Monday, 19 March 2018

...what 3 rock songs would be the greatest ever?

I was watching a YouTube video of Dave Grohl waxing lyrical about the first time he heard Soundgarden's "Blackhole Sun". He bumped into Chris Cornell who asked him and the other members of Nirvana if they wanted to hear their new record. He said that on first listen it was a gamechanger, it incorporated Beatleseque harmonies, a more mellow and surreal feel and he could see that they had written a perfect song, the song that would make them huge.
It got me thinking about the greatest rock songs of all time, in a list of 3, from any decade, what 3 rock songs would be the greatest ever?
Now I am 4 days into this question and I am struggling to even define the question. Is this a purely personal choice based upon what I like or is it to with what constitutes a classic rock track or what is influential or a mix of all 3? 
I put the question to some friends and there responses were varied, one came back with "Teenage Dirtbag", I suspect he was joking.

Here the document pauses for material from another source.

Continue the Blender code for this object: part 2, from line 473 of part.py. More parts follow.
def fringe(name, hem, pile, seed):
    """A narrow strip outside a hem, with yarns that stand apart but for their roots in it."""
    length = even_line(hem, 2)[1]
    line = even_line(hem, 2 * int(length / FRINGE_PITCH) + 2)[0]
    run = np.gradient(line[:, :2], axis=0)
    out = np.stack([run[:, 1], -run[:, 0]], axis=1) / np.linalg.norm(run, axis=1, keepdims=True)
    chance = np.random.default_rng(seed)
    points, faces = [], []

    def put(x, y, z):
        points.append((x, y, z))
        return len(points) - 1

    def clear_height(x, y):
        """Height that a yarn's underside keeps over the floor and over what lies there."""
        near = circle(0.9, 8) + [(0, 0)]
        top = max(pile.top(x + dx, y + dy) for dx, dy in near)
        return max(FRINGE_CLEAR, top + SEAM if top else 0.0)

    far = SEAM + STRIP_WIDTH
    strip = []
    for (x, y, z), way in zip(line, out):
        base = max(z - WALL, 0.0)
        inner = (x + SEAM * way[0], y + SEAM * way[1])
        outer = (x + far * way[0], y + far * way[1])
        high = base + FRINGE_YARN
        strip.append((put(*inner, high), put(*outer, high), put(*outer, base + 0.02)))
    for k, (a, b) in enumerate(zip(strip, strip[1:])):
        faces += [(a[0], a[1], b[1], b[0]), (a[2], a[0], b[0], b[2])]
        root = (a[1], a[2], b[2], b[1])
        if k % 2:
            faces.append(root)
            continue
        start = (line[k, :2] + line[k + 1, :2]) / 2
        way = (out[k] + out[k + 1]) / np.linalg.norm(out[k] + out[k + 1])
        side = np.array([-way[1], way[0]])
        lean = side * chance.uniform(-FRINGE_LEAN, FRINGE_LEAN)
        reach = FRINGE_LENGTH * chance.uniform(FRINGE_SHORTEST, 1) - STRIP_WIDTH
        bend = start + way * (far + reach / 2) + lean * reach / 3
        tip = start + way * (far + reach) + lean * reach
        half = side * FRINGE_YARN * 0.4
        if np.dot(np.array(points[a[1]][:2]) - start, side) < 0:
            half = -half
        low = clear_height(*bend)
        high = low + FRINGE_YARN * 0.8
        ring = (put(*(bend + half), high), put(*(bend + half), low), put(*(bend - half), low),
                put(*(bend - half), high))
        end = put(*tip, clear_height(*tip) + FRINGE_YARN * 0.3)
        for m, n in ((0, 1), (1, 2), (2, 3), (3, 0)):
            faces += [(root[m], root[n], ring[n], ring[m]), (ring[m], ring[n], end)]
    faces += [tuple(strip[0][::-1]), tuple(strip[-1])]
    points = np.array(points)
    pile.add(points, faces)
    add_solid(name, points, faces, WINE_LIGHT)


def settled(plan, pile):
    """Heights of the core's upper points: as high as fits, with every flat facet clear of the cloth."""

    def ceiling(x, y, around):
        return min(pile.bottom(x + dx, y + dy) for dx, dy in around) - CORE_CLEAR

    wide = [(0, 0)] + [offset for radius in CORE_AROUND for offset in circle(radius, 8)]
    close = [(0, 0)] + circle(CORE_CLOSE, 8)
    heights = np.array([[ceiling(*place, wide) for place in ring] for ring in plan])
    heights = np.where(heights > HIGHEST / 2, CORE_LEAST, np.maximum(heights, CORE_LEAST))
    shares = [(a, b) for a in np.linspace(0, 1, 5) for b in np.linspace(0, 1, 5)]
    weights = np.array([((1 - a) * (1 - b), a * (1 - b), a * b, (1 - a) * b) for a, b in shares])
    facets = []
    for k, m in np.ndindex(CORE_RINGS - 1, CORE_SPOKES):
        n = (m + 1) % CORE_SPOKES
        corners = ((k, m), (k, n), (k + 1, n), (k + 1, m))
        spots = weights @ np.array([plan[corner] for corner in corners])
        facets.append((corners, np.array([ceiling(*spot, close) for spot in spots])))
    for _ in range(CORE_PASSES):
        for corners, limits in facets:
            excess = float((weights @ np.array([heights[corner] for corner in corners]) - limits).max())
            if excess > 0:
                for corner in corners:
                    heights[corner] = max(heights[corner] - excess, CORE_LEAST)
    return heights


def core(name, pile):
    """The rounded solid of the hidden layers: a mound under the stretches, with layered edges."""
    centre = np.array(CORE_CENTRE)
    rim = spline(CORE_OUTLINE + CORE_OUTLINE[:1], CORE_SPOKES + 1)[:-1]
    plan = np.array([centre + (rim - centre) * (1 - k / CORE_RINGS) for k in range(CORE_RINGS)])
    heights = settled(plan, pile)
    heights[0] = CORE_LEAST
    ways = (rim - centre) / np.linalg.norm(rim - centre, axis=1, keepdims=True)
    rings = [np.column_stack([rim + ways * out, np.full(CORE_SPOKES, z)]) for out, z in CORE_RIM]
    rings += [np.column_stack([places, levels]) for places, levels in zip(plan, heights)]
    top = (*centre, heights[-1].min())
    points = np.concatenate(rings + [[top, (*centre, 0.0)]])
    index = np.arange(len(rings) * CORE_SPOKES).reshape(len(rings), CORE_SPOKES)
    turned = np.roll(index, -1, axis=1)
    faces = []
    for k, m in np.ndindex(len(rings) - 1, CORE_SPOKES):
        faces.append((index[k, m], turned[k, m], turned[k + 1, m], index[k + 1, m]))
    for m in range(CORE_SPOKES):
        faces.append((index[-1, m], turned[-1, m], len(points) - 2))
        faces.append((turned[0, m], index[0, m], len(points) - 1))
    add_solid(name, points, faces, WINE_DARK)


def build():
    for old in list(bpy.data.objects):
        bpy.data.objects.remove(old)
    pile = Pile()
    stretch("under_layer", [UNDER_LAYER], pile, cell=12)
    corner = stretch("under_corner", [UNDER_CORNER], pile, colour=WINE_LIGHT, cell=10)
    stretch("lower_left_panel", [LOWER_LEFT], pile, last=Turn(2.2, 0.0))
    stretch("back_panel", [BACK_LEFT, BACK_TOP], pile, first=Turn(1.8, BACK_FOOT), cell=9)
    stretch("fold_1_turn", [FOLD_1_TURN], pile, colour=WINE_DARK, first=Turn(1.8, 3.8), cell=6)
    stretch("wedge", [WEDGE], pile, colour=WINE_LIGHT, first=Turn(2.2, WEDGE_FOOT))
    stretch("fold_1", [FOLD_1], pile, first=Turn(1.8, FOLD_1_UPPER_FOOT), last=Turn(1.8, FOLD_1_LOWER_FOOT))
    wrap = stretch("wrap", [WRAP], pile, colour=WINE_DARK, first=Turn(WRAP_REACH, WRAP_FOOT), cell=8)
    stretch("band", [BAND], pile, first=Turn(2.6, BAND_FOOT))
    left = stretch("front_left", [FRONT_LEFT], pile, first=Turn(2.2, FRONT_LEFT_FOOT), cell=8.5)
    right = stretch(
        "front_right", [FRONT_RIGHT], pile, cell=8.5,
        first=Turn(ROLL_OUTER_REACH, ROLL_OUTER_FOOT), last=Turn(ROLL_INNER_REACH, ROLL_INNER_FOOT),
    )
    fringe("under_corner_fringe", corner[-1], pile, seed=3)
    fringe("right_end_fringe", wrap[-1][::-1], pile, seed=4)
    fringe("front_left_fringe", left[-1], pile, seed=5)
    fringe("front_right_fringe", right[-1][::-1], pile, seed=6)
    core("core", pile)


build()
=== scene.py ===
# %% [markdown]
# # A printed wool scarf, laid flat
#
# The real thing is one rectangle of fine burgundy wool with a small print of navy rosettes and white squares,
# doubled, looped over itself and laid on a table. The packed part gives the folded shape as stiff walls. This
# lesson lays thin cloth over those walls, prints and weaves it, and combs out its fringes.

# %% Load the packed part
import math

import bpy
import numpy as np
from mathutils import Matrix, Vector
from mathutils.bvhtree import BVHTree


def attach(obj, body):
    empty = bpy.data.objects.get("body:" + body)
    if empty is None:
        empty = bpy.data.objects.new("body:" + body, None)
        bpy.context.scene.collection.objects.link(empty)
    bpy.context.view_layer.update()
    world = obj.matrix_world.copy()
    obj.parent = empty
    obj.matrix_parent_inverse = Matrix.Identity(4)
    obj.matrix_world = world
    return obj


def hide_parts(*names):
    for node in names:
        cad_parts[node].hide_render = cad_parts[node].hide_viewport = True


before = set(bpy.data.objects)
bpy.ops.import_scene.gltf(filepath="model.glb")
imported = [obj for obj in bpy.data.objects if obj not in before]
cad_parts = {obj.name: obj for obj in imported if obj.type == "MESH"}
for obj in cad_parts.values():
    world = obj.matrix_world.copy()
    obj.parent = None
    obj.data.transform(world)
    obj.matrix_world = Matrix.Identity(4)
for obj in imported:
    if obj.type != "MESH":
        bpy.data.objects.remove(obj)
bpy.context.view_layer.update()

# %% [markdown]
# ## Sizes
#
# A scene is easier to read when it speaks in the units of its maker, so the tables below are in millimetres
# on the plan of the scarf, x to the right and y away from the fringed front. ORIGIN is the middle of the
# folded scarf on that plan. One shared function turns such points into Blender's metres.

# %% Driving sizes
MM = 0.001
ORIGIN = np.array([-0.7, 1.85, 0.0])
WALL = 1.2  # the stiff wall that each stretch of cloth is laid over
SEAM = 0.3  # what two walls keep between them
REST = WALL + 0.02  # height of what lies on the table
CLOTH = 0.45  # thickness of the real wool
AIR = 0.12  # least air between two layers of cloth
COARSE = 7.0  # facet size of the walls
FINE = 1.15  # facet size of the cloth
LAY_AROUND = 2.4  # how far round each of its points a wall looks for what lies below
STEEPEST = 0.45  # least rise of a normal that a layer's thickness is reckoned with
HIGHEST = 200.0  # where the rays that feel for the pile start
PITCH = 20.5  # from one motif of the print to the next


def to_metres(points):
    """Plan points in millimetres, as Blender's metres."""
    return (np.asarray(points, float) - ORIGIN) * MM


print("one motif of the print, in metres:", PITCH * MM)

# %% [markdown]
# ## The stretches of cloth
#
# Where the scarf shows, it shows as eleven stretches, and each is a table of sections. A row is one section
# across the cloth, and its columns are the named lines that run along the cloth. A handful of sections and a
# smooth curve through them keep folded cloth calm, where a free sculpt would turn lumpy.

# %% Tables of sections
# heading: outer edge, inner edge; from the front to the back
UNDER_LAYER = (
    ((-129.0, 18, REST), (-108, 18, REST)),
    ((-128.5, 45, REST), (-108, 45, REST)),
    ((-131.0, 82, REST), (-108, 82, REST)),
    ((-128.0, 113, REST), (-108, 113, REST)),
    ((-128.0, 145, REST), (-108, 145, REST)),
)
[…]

Another was in the US and was stranded as he'd run out of "gas", whatever that is and his selection was eclectic.

Another came back with:
David Bowie - "Life on Mars"
Jane's Addiction - "Ted Just Admit It"
Alice in Chains - "Would"

Another selected:
Queen - "Brighton Rock"
The Who - "Baba O' Riley"
Led Zep - "Whole Lotta Love"

And I still can't even define the question!

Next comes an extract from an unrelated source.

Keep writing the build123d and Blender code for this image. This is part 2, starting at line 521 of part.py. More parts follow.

So, another friend suggested top 3 rock tracks from the 70's, 80's and 90's and then see if that narrows down to the personal greatest 3 tracks ever, selecting one from each decade, plus a wildcard.

One came back with:
70's
Queen - "Brighton Rock"
The Who - "Baba O' Riley"
Bruce Springsteen - "Born to Run"
80's
Faith No More - "Epic"
Guns 'n' Roses - "Paradise City"
Jane's Addiction - "Ted Just Admit It"
90's
Motherlove Bone - "Chloe Dancer/Crown of Thorns"
Pearljam - "Alive"
Rage Against the Machine - "Killing in the Name of"

Another:
70's
T-Rex - "20th Century Boy"
Led Zep - "Black Dog"
David Bowie - "Life on Mars"
80's
Guns 'n' Roses - "Welcome to the Jungle"
Metallica - "Battery"
Jane's Addiction - "Ted Just Admit It"
90's
Alice in Chains - "Would"
Soundgarden - "Fell on Black Days"
Stone Temple Pilots - "Crackerman"

I'm struggling with this because it genuinely isn't what's on the list, it's what is left off. Lynyrd Skynyrd, "Freebird" or "Sweet Home Alabama" deserve to be on any list of rock's greatest songs but then so does T-Rex "Get It On" or "Children of the Revolution" or Slade or the Sweet or Iggy Pop or the Stooges or the Damned or the Sex Pistols, all of these bands and many more that I love and adore (Thin Lizzy, UFO and Judas Priest!) all deserve to be on the list. I had to make the list based on merits and I based it upon songs that I love, bands that should be included because of what they are and what they achieved.
So, 4 days of thinks and I've managed the first 3 names for the 70's list:

David Bowie - "Rebel Rebel"
AC/DC - "Down Payment Blues"
Black Sabbath - "Spiral City Architect"

Bowie was a given, he was glam, that song is riffy and I remember it as a child growing up, I loved it then and love it now and my daughter's both love that song. And it's Bowie...
AC/DC influenced the sleazier side of rock n roll, arguably there would be no Guns 'n' Roses without them (Aerosmith deserve joint credit for them as well). They were the dirt under the fingernails, the boys that kept it real and they are solely responsible for Aussie rock, something that just keeps giving the World seriously kickass rock bands. "Down Payment Blues" is their finest moment, riffs, humour, life on the wrong side, it is raw like an open wound and whilst I would say that it is more serious than AC/DC usually are, it is a monster song off an underrated album.
Black Sabbath were a tough one to not include because they are the start of heavy metal. They were the beginnings of the music that I love and despite songs like "Paranoid" being over played, when I hear it for the first time after a few years, I get those feelings that take me back to my discovery of heavy metal, a new scene and of my first real musical love that I discovered for myself, a music that consumed me for life. I was torn as to what to pick as there are so many Sabbath songs that I love "Children of the Grave", "Into the Void", "Sabra Cadabra", "NIB", "Paranoid"... I decided to go with an unusual Sabbath song to show their diversity, that they weren't the pure doom merchants they are portrayed as, they had layers and levels that people on the outside didn't see.

My list is far from right, I am already trying to work out where to put Led Zep "Kashmir" and my daughter has suggested "Bat Out of Hell" should be in there and someone else asked where Pink Floyd is.
Despite being a huge audiophile, I can't make a list that I am happy with, even now I am taking my list apart!

Any thoughts or suggestions are welcome!